The event has always needed support to go ahead and opposition leader Councillor Alasdair Christie said: “I’ve had a long-standing opposition to using common good funding to subsidise this event.
“At a time when we’ve got an adult social care crisis it seems bizarre that we’ve effectively subsidised 4000 people around £25 per head to attend five hours of entertainment. If this event is to go ahead in the future it must stand on its own two feet.”
The six-figure Common Good Fund bill has also been criticised by John West, city resident and long-standing common good campaigner.
He said: “That £100,000 is owned by the people of Inverness, so councillors have to justify losses like this. I’m sure the people who went had a great time, but no commercial entity would survive losses like that for long.
“It’s unfortunate that the Common Good Fund is not well understood – it’s become a bit of a slush fund for the council. It is too often used to plug council losses and there has to be some financial discipline.”
As well as supporting the costs of putting on events like the Red Hot Highland Fling, the historic Common Good Fund pays for a range of other community initiatives in the city including winter fuel payments for thousands of people on low incomes. Last winter the city paid out £254,000 in winter fuel payments from the Common Good Fund.
The cash is generated from assets held by the fund.
A Highland Council spokesman said that the city of Inverness area committee had agreed the events budget for the year in February 2023, and pointed out that it had already been cut from £303,000 in the previous year to £177,000 for 2023/24.
He said: “In applying the reduced budget, the city events and festival’s working group, with the support of the Inverness City Area Committee, agreed to levy a charge for entry to the Red Hot Highland Fling and the event’s budget was set at £97,000. This was a major reduction from the previous budget for the 2022 Red Hot Highland Fling of £150,000.

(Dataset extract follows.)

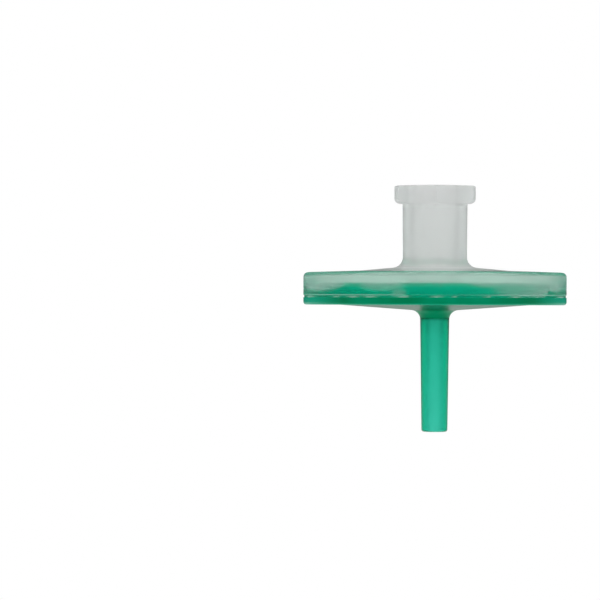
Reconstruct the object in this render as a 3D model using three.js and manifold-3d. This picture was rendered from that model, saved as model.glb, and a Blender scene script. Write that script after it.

“The Red Hot Highland Fling was successfully delivered with ticket sales approaching 4000. This produced significant income for the Inverness Common Good Fund and at the same time reduced the cost of delivering this event to below £100,000. The ticket price was also set to provide for a value for money experience, with ticket prices set at £12 plus 50p booking fee, they were well below the industry average.”